## Exercise requirements
A precise retyping is required of every line from the one containing "the inner ring." down to the one containing "obj.parent = None", both included, and of no other line.

## Raw data
○ ○ ○ ○ ○ ○ ○

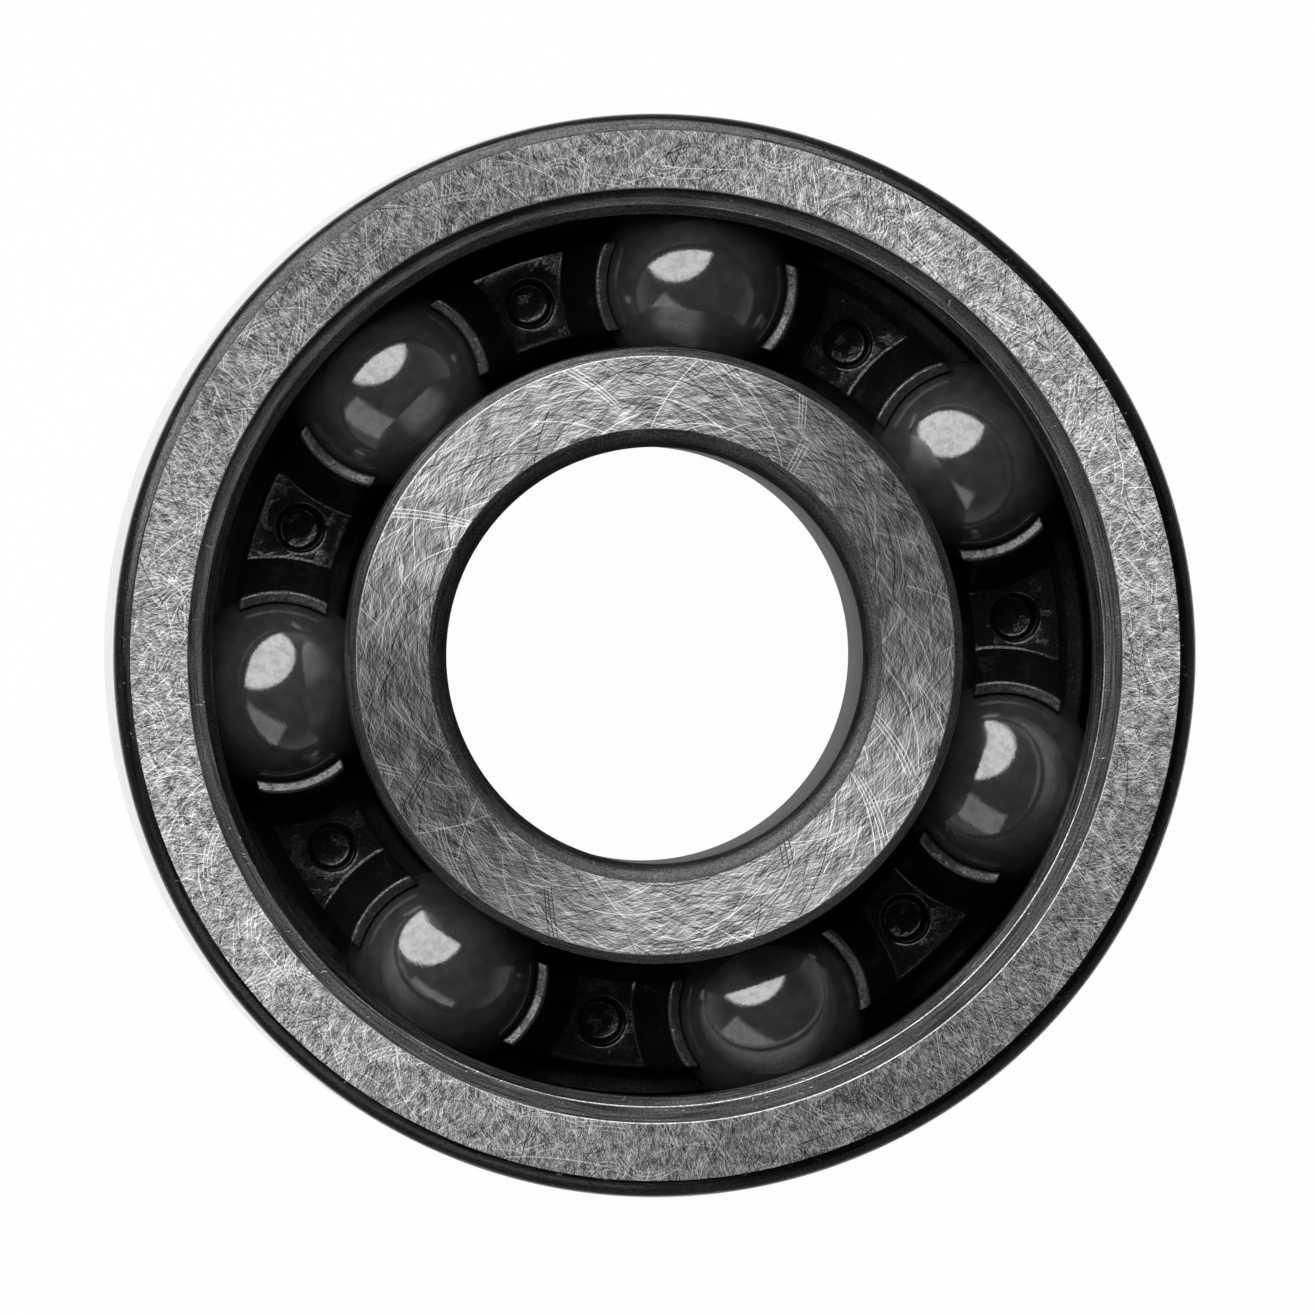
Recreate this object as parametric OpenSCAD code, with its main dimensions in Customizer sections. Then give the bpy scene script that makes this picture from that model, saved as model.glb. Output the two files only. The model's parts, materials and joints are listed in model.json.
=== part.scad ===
// Deep groove ball bearing: open at the front (+Z), sealed at the rear (-Z).
// The origin is the centre of the bearing, and +Z is its axis.

/* [Boundary sizes] */
// Diameter of the bore that the shaft fits in
bore_d = 10; // [9.8:0.05:10.2]
// Diameter over the outer ring, which the housing holds
outer_d = 26; // [25.8:0.05:26.2]
// Width of both rings
ring_width = 8; // [7.8:0.1:8.4]
// Radius of the outer ring's outer corners
outer_corner = 0.4; // [0.2:0.05:0.5]
// Radius of the bore's corners
bore_corner = 0.45; // [0.2:0.05:0.5]

/* [Balls] */
// Diameter of one ball
ball_d = 4.762; // [4.7:0.01:4.8]
// Diameter of the circle through the ball centres
pitch_d = 18; // [17.95:0.01:18.05]
// Direction of the first ball's centre, in degrees from +X
first_ball_angle = -20; // [-180:1:180]
// Gap between a ball and the bottom of each raceway
ball_play = 0.02; // [0.01:0.005:0.03]
// Radius of the raceway groove, as a share of the ball diameter
groove_share = 0.52; // [0.51:0.005:0.54]

/* [Ring shoulders] */
// Diameter of the inner ring's shoulders
inner_shoulder_d = 14.8; // [14.6:0.05:14.9]
// Chamfer on the inner ring's shoulders
shoulder_chamfer = 0.22; // [0.1:0.02:0.3]
// Diameter of the outer ring's lands, on both sides of the raceway
outer_land_d = 21.2; // [21.1:0.05:21.4]
// Diameter of the mouth of each seal groove
groove_mouth_d = 22.4; // [22.2:0.05:22.6]
// Diameter of the undercut at the bottom of each seal groove
groove_root_d = 22.9; // [22.8:0.05:23]
// Depth of the seal ledge below the ring's side face
ledge_depth = 1.05; // [1:0.05:1.1]
// Depth of the lip that holds a seal in its groove
lip_depth = 0.45; // [0.35:0.05:0.5]
// Chamfer between the seal ledge and the land
ledge_chamfer = 0.24; // [0.1:0.02:0.3]

/* [Cage] */
// Inner diameter of the cage
cage_inner_d = 15.68; // [15.6:0.02:15.8]
// Outer diameter of the cage
cage_outer_d = 19.94; // [19.8:0.02:20.1]
// Gap between a ball and its pocket
pocket_play = 0.07; // [0.05:0.01:0.1]
// Height of the horn tips above the ball centres
horn_height = 1.3; // [1.1:0.05:1.4]
// Height of the valleys between the horns, below the ball centres
valley_drop = 0.3; // [0.1:0.05:0.5]
// Depth of the cage's back face below the ball centres
cage_depth = 2.95; // [2.85:0.05:3]
// Width of the flat tip of a horn
horn_tip = 0.34; // [0.25:0.01:0.4]
// Width that a horn gains from its tip to its foot
horn_flare = 0.78; // [0.6:0.02:0.9]
// Diameter of the blind hole between two pockets
dimple_d = 1.1; // [0.8:0.05:1.2]
// Depth of that hole
dimple_depth = 1.2; // [0.8:0.1:1.6]

/* [Rear seal] */
// Depth of the seal's outer face below the ring's rear face
seal_recess = 0.28; // [0.25:0.01:0.3]
// Gap between the seal lip and the inner ring's shoulder
lip_play = 0.03; // [0.02:0.01:0.05]
// Thickness of the steel plate inside the seal
plate_thick = 0.2; // [0.15:0.01:0.22]

/* [Hidden] */
ball_count = 7;
ball_names = [for (k = [1:ball_count]) str("ball_", k)];
$fn = 160;

eps = 0.05; // how far a cutter runs past what it cuts

half_width = ring_width / 2;
ball_r = ball_d / 2;
pitch_r = pitch_d / 2;
ball_step = 360 / ball_count;
groove_r = groove_share * ball_d;
outer_groove_x = pitch_r + ball_r + ball_play - groove_r; // centres of the raceway arcs
inner_groove_x = pitch_r - ball_r - ball_play + groove_r;

land_r = outer_land_d / 2;
mouth_r = groove_mouth_d / 2;
root_r = groove_root_d / 2;
ledge_z = half_width - ledge_depth;
shoulder_r = inner_shoulder_d / 2;

pocket_r = ball_r + pocket_play;
tip_inner_r = sqrt(pocket_r * pocket_r - horn_height * horn_height); // half of a pocket's mouth
tip_outer_r = tip_inner_r + horn_tip;
foot_r = tip_outer_r + horn_flare;
dimple_pitch_r = (cage_inner_d + cage_outer_d) / 4;
dimple_rim = 0.1; // chamfer round the blind hole

seal_out_z = half_width - seal_recess;
seal_in_z = ledge_z + 0.2; // the web stands back from the cage
lip_r = shoulder_r + lip_play;
lip_end_r = shoulder_r + 0.75; // where the lip meets the web
lip_thick = 0.24;
step_in_r = cage_outer_d / 2 + 0.02;
step_out_r = step_in_r + 0.3;
bead_top_r = mouth_r - 0.12;
plate_in_r = lip_end_r + 0.1;
plate_out_r = mouth_r - 0.3;
plate_out_z = seal_out_z - 0.2;
plate_hook = 0.22; // width of the plate's turned-in rim

steel = "#9a9a9c";
ceramic = "#3a3a3c";
cage_black = "#121214";
seal_black = "#1b1b1c";

// What lies outside a rounded corner at the origin, with the body towards +X and +Y.
module round_off(r) {
    difference() {
        translate([-eps, -eps]) square(r + eps);
        translate([r, r]) circle(r = r);
    }
}

// Half of a ring's width, mirrored about the ball plane.
module both_sides() {
    children();
    mirror([0, 1]) children();
}

// Cutter for one seal groove: the mouth, the undercut behind its lip, the ledge and its chamfer.
module seal_groove() {
    polygon([
        [land_r - eps, half_width + eps],
        [mouth_r, half_width + eps],
        [mouth_r, half_width - lip_depth + 0.12],
        [root_r, half_width - lip_depth],
        [root_r, ledge_z],
        [land_r + ledge_chamfer, ledge_z],
        [land_r, ledge_z - ledge_chamfer],
        [land_r - eps, ledge_z - ledge_chamfer]
    ]);
}

module outer_ring() {
    color(steel) rotate_extrude() difference() {
        translate([land_r, -half_width]) square([outer_d / 2 - land_r, ring_width]);
        translate([outer_groove_x, 0]) circle(r = groove_r);
        both_sides() {
            translate([outer_d / 2, half_width]) rotate(180) round_off(outer_corner);
            seal_groove();
        }
    }
}

module inner_ring() {
    color(steel) rotate_extrude() difference() {
        translate([bore_d / 2, -half_width]) square([shoulder_r - bore_d / 2, ring_width]);
        translate([inner_groove_x, 0]) circle(r = groove_r);
        both_sides() {
            translate([bore_d / 2, half_width]) rotate(-90) round_off(bore_corner);
            polygon([
                [shoulder_r - shoulder_chamfer, half_width],
                [shoulder_r - shoulder_chamfer, half_width + eps],
                [shoulder_r + eps, half_width + eps],
                [shoulder_r + eps, half_width - shoulder_chamfer],
                [shoulder_r, half_width - shoulder_chamfer]
            ]);
        }
    }
}

// Turns its children to ball number k, or half a step further for k + 0.5.
module at_ball(k) {
    rotate(first_ball_angle + (k - 1) * ball_step) translate([pitch_r, 0, 0]) children();
}

module ball(k) {
    color(ceramic) at_ball(k) sphere(r = ball_r);
}

// Plain ring between the cage's inner and outer diameters.
module cage_tube() {
    rotate_extrude() translate([cage_inner_d / 2, -cage_depth])
        square([(cage_outer_d - cage_inner_d) / 2, cage_depth + horn_height]);
}

// Body of the horns: a cone round each pocket, on a slab that ends at the valleys.
module horn_cones() {
    translate([0, 0, -cage_depth - eps]) cylinder(r = pitch_r + ball_r, h = cage_depth - valley_drop + eps);
    for (k = [1:ball_count])
        at_ball(k) translate([0, 0, -valley_drop])
            cylinder(r1 = foot_r, r2 = tip_outer_r, h = horn_height + valley_drop);
}

// Blind hole with a chamfered rim, sunk from the origin.
module dimple() {
    translate([0, 0, -dimple_depth]) cylinder(d = dimple_d, h = dimple_depth + eps);
    translate([0, 0, -dimple_rim]) cylinder(d1 = dimple_d, d2 = dimple_d + 2 * dimple_rim, h = dimple_rim);
}

// Snap cage: ball pockets that close past the ball centres between pairs of horns.
module cage() {
    color(cage_black) difference() {
        intersection() {
            cage_tube();
            horn_cones();
        }
        for (k = [1:ball_count]) {
            at_ball(k) sphere(r = pocket_r);
            rotate(first_ball_angle + (k - 0.5) * ball_step)
                translate([dimple_pitch_r, 0, -valley_drop]) dimple();
        }
    }
}

// Section of the steel plate: a flat washer with its outer rim turned towards the balls.
module plate_section() {
    polygon([
        [plate_in_r, -plate_out_z],
        [plate_out_r, -plate_out_z],
        [plate_out_r, -plate_out_z + plate_thick + plate_hook],
        [plate_out_r - plate_thick, -plate_out_z + plate_thick + plate_hook],
        [plate_out_r - plate_thick, -plate_out_z + plate_thick],
        [plate_in_r, -plate_out_z + plate_thick]
    ]);
}

// Section of the rubber: bead in the ring's groove, web over the cage, lip at the inner ring.
module rubber_section() {
    polygon([
        [lip_r, -seal_in_z - lip_thick],
        [lip_r, -seal_in_z],
        [step_in_r, -seal_in_z],
        [step_out_r, -ledge_z],
        [root_r, -ledge_z],
        [root_r, -half_width + lip_depth],
        [bead_top_r, -seal_out_z],
        [lip_end_r, -seal_out_z]
    ]);
}

module rear_seal() {
    color(seal_black) rotate_extrude() difference() {
        rubber_section();
        plate_section();
    }
}

module rear_seal_plate() {
    color(steel) rotate_extrude() plate_section();
}

outer_ring();
inner_ring();
cage();
rear_seal();
rear_seal_plate();
for (k = [1:ball_count])
    ball(k);
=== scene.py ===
import json
import math

import bmesh
import bpy
import numpy as np
from mathutils import Matrix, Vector
from mathutils.geometry import delaunay_2d_cdt


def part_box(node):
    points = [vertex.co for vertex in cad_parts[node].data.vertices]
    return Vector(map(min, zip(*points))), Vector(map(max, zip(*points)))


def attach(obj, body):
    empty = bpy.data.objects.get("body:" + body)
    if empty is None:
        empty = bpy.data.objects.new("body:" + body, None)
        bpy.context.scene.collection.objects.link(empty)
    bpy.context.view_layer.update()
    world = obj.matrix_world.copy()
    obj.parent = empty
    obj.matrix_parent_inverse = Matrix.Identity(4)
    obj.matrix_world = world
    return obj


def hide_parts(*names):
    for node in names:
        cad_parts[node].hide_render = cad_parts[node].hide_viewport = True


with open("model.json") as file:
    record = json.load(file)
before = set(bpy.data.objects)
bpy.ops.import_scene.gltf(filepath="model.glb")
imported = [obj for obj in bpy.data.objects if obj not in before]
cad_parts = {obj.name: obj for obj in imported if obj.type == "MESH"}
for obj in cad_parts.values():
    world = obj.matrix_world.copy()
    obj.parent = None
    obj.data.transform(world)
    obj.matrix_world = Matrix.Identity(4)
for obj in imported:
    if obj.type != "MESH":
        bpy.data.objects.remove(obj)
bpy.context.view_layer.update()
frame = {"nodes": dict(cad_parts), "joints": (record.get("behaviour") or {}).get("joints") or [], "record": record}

# Everything below is worked out in millimetres and turned into metres where a mesh is made.
mm = 0.001
mounts = {m["name"]: m for m in frame["record"]["mounts"]}
outerR = mounts["housing_seat"]["dims"]["r_mm"]
boreR = mounts["shaft_bore"]["dims"]["r_mm"]
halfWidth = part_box("outer_ring")[1].z / mm
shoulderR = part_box("inner_ring")[1].x / mm
ballCentres = {
    joint["child"]: np.array(joint["pos_m"]) / mm
    for joint in frame["joints"]
    if joint["child"].startswith("ball_")
}
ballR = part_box("ball_1")[1].z / mm
pitchR = float(np.linalg.norm(ballCentres["ball_1"]))
halfStep = math.pi / len(ballCentres)  # half the angle from one ball to the next

# Camera, floor and lights. The camera stands far off, so that the view is nearly flat.
cameraLook = {
    "distance": 900,  # from the front face
    "lean": (-0.0449, 0.0068),  # how far the camera stands to the left and up, as a share of its height
    "aim": (0.048, -0.046),  # point of the front face in the middle of the frame
    "frameWidth": 31.53,  # what the frame spans at the front face
    "sensor": 36,
    "clip": (0.05, 10),  # nearest and farthest distance that it sees, in metres
}


def turnedTo(x, y, z):
    # the turn that takes the three axes to x, y and z
    return Matrix(np.array([x, y, z]).T.tolist()).to_quaternion()


def makeCamera(look):
    # A lens of sensor * distance / frameWidth makes the frame span frameWidth at the front face.
    camera = bpy.data.objects.new("camera", bpy.data.cameras.new("camera"))
    bpy.context.scene.collection.objects.link(camera)
    camera.data.sensor_width = look["sensor"]
    camera.data.lens = look["sensor"] * look["distance"] / look["frameWidth"]
    camera.data.clip_start, camera.data.clip_end = look["clip"]
    towards = np.array([*look["lean"], 1.0])
    towards /= np.linalg.norm(towards)
    target = np.array([*look["aim"], halfWidth])
    camera.location = (target + towards * look["distance"]) * mm
    across = np.cross([0, 1, 0], towards)
    across /= np.linalg.norm(across)
    camera.rotation_mode = "QUATERNION"
    camera.rotation_quaternion = turnedTo(across, np.cross(towards, across), towards)
    bpy.context.scene.camera = camera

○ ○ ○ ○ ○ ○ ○

## Written response
// Section of the rubber: bead in the ring's groove, web over the cage, lip at the inner ring.
module rubber_section() {
    polygon([
        [lip_r, -seal_in_z - lip_thick],
        [lip_r, -seal_in_z],
        [step_in_r, -seal_in_z],
        [step_out_r, -ledge_z],
        [root_r, -ledge_z],
        [root_r, -half_width + lip_depth],
        [bead_top_r, -seal_out_z],
        [lip_end_r, -seal_out_z]
    ]);
}

module rear_seal() {
    color(seal_black) rotate_extrude() difference() {
        rubber_section();
        plate_section();
    }
}

module rear_seal_plate() {
    color(steel) rotate_extrude() plate_section();
}

outer_ring();
inner_ring();
cage();
rear_seal();
rear_seal_plate();
for (k = [1:ball_count])
    ball(k);
=== scene.py ===
import json
import math

import bmesh
import bpy
import numpy as np
from mathutils import Matrix, Vector
from mathutils.geometry import delaunay_2d_cdt


def part_box(node):
    points = [vertex.co for vertex in cad_parts[node].data.vertices]
    return Vector(map(min, zip(*points))), Vector(map(max, zip(*points)))


def attach(obj, body):
    empty = bpy.data.objects.get("body:" + body)
    if empty is None:
        empty = bpy.data.objects.new("body:" + body, None)
        bpy.context.scene.collection.objects.link(empty)
    bpy.context.view_layer.update()
    world = obj.matrix_world.copy()
    obj.parent = empty
    obj.matrix_parent_inverse = Matrix.Identity(4)
    obj.matrix_world = world
    return obj


def hide_parts(*names):
    for node in names:
        cad_parts[node].hide_render = cad_parts[node].hide_viewport = True


with open("model.json") as file:
    record = json.load(file)
before = set(bpy.data.objects)
bpy.ops.import_scene.gltf(filepath="model.glb")
imported = [obj for obj in bpy.data.objects if obj not in before]
cad_parts = {obj.name: obj for obj in imported if obj.type == "MESH"}
for obj in cad_parts.values():
    world = obj.matrix_world.copy()
    obj.parent = None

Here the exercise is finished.